Give back the entire listing verbatim.
——————————
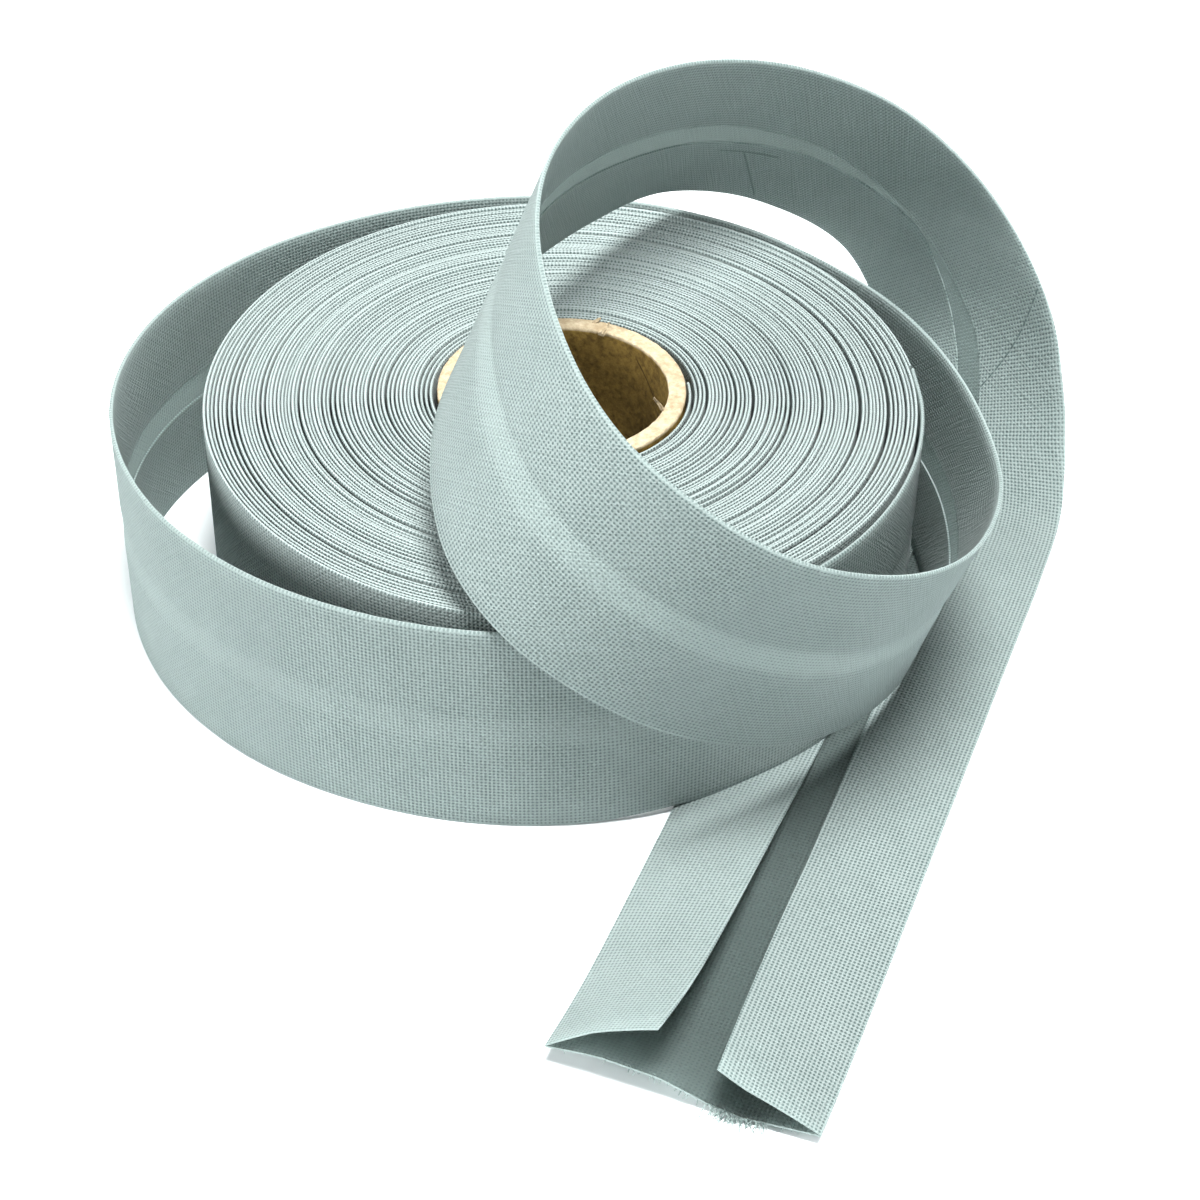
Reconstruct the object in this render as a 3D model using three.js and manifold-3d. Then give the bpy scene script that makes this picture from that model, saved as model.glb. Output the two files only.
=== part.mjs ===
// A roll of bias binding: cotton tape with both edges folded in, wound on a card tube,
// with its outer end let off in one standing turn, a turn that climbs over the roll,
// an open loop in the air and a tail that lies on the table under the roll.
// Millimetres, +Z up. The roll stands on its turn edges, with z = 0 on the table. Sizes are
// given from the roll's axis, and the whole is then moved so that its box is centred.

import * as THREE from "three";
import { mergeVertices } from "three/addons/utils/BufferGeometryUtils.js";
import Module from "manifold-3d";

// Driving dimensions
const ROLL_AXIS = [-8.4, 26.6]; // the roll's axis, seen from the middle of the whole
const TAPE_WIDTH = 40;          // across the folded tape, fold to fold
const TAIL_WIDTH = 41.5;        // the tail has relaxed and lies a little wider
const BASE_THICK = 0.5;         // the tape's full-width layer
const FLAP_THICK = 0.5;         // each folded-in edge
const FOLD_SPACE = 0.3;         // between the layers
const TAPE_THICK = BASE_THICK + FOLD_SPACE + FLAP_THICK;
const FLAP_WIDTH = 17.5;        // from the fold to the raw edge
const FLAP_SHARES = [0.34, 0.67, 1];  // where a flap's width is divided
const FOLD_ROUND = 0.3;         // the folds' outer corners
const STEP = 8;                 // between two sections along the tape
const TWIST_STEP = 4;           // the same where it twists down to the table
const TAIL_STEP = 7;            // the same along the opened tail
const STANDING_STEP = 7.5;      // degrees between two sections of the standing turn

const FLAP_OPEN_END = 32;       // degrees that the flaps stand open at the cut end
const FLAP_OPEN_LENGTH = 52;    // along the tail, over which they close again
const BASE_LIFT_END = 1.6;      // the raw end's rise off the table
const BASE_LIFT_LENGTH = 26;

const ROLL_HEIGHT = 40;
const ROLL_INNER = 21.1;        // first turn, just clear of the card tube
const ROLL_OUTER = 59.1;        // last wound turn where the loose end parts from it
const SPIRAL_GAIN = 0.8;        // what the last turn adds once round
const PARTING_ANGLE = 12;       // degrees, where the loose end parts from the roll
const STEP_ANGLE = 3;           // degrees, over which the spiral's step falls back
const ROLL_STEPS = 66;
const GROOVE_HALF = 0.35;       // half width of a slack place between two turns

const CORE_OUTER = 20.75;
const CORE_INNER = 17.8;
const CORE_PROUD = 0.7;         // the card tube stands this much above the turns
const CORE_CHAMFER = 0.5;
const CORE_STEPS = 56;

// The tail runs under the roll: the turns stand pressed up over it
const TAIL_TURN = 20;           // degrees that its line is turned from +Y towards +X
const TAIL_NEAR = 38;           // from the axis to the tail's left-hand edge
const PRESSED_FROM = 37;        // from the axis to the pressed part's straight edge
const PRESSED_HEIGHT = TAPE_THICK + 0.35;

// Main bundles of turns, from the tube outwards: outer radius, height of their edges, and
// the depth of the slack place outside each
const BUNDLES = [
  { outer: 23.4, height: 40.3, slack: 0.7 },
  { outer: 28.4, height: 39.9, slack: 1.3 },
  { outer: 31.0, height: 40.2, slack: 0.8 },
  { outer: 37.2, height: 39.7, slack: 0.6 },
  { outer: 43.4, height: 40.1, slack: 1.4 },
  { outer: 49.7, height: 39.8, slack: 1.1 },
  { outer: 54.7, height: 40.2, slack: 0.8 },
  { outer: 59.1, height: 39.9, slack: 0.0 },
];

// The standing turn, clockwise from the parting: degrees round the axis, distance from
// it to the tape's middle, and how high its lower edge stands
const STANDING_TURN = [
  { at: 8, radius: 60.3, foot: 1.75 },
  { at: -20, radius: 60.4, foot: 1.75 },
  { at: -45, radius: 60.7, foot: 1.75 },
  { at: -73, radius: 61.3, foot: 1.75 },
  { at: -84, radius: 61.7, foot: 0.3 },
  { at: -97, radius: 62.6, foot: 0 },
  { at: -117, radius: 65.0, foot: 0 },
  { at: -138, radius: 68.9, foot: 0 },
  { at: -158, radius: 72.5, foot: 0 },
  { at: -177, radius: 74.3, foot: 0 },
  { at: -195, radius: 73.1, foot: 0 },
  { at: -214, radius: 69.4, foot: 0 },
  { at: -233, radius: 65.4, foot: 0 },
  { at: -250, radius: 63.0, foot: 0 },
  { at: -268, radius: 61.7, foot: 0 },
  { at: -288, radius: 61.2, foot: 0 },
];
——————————
● **Correct answer**
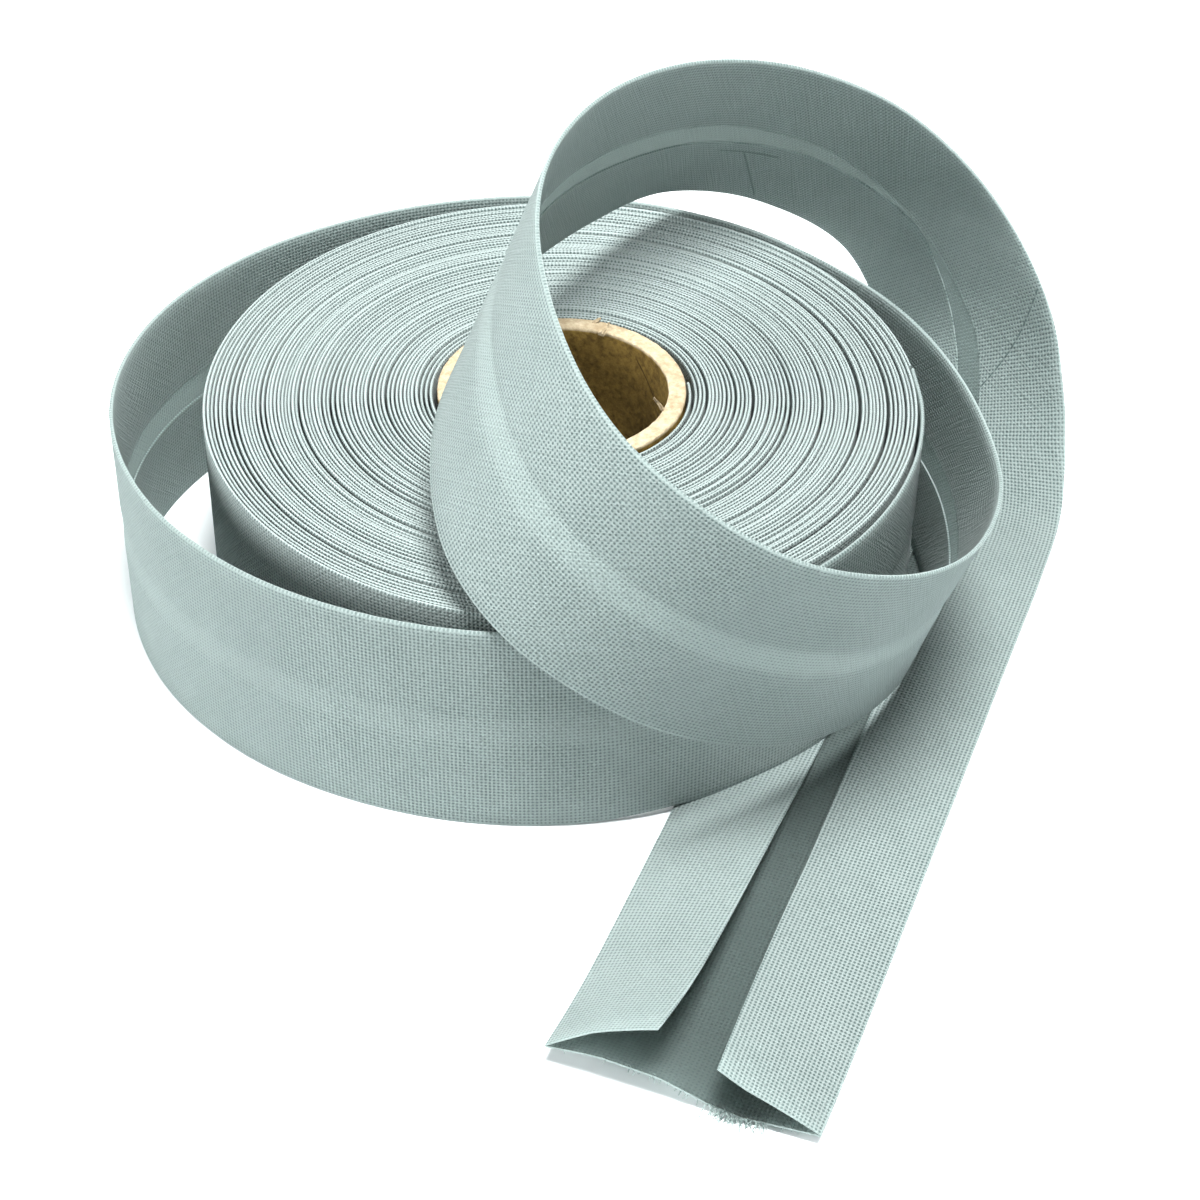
Reconstruct the object in this render as a 3D model using three.js and manifold-3d. Then give the bpy scene script that makes this picture from that model, saved as model.glb. Output the two files only.
=== part.mjs ===
// A roll of bias binding: cotton tape with both edges folded in, wound on a card tube,
// with its outer end let off in one standing turn, a turn that climbs over the roll,
// an open loop in the air and a tail that lies on the table under the roll.
// Millimetres, +Z up. The roll stands on its turn edges, with z = 0 on the table. Sizes are
// given from the roll's axis, and the whole is then moved so that its box is centred.

import * as THREE from "three";
import { mergeVertices } from "three/addons/utils/BufferGeometryUtils.js";
import Module from "manifold-3d";

// Driving dimensions
const ROLL_AXIS = [-8.4, 26.6]; // the roll's axis, seen from the middle of the whole
const TAPE_WIDTH = 40;          // across the folded tape, fold to fold
const TAIL_WIDTH = 41.5;        // the tail has relaxed and lies a little wider
const BASE_THICK = 0.5;         // the tape's full-width layer
const FLAP_THICK = 0.5;         // each folded-in edge
const FOLD_SPACE = 0.3;         // between the layers
const TAPE_THICK = BASE_THICK + FOLD_SPACE + FLAP_THICK;
const FLAP_WIDTH = 17.5;        // from the fold to the raw edge
const FLAP_SHARES = [0.34, 0.67, 1];  // where a flap's width is divided
const FOLD_ROUND = 0.3;         // the folds' outer corners
const STEP = 8;                 // between two sections along the tape
const TWIST_STEP = 4;           // the same where it twists down to the table
const TAIL_STEP = 7;            // the same along the opened tail
const STANDING_STEP = 7.5;      // degrees between two sections of the standing turn

const FLAP_OPEN_END = 32;       // degrees that the flaps stand open at the cut end
const FLAP_OPEN_LENGTH = 52;    // along the tail, over which they close again
const BASE_LIFT_END = 1.6;      // the raw end's rise off the table
const BASE_LIFT_LENGTH = 26;

const ROLL_HEIGHT = 40;
const ROLL_INNER = 21.1;        // first turn, just clear of the card tube
const ROLL_OUTER = 59.1;        // last wound turn where the loose end parts from it
const SPIRAL_GAIN = 0.8;        // what the last turn adds once round
const PARTING_ANGLE = 12;       // degrees, where the loose end parts from the roll
const STEP_ANGLE = 3;           // degrees, over which the spiral's step falls back
const ROLL_STEPS = 66;
const GROOVE_HALF = 0.35;       // half width of a slack place between two turns

const CORE_OUTER = 20.75;
const CORE_INNER = 17.8;
const CORE_PROUD = 0.7;         // the card tube stands this much above the turns
const CORE_CHAMFER = 0.5;
const CORE_STEPS = 56;

// The tail runs under the roll: the turns stand pressed up over it
const TAIL_TURN = 20;           // degrees that its line is turned from +Y towards +X
const TAIL_NEAR = 38;           // from the axis to the tail's left-hand edge
const PRESSED_FROM = 37;        // from the axis to the pressed part's straight edge
const PRESSED_HEIGHT = TAPE_THICK + 0.35;

// Main bundles of turns, from the tube outwards: outer radius, height of their edges, and
// the depth of the slack place outside each
const BUNDLES = [
  { outer: 23.4, height: 40.3, slack: 0.7 },
  { outer: 28.4, height: 39.9, slack: 1.3 },
  { outer: 31.0, height: 40.2, slack: 0.8 },
  { outer: 37.2, height: 39.7, slack: 0.6 },
  { outer: 43.4, height: 40.1, slack: 1.4 },
  { outer: 49.7, height: 39.8, slack: 1.1 },
  { outer: 54.7, height: 40.2, slack: 0.8 },
  { outer: 59.1, height: 39.9, slack: 0.0 },
];

// The standing turn, clockwise from the parting: degrees round the axis, distance from
// it to the tape's middle, and how high its lower edge stands
const STANDING_TURN = [
  { at: 8, radius: 60.3, foot: 1.75 },
  { at: -20, radius: 60.4, foot: 1.75 },
  { at: -45, radius: 60.7, foot: 1.75 },
  { at: -73, radius: 61.3, foot: 1.75 },
  { at: -84, radius: 61.7, foot: 0.3 },
  { at: -97, radius: 62.6, foot: 0 },
  { at: -117, radius: 65.0, foot: 0 },
  { at: -138, radius: 68.9, foot: 0 },
  { at: -158, radius: 72.5, foot: 0 },
  { at: -177, radius: 74.3, foot: 0 },
  { at: -195, radius: 73.1, foot: 0 },
  { at: -214, radius: 69.4, foot: 0 },
  { at: -233, radius: 65.4, foot: 0 },
  { at: -250, radius: 63.0, foot: 0 },
  { at: -268, radius: 61.7, foot: 0 },
  { at: -288, radius: 61.2, foot: 0 },
];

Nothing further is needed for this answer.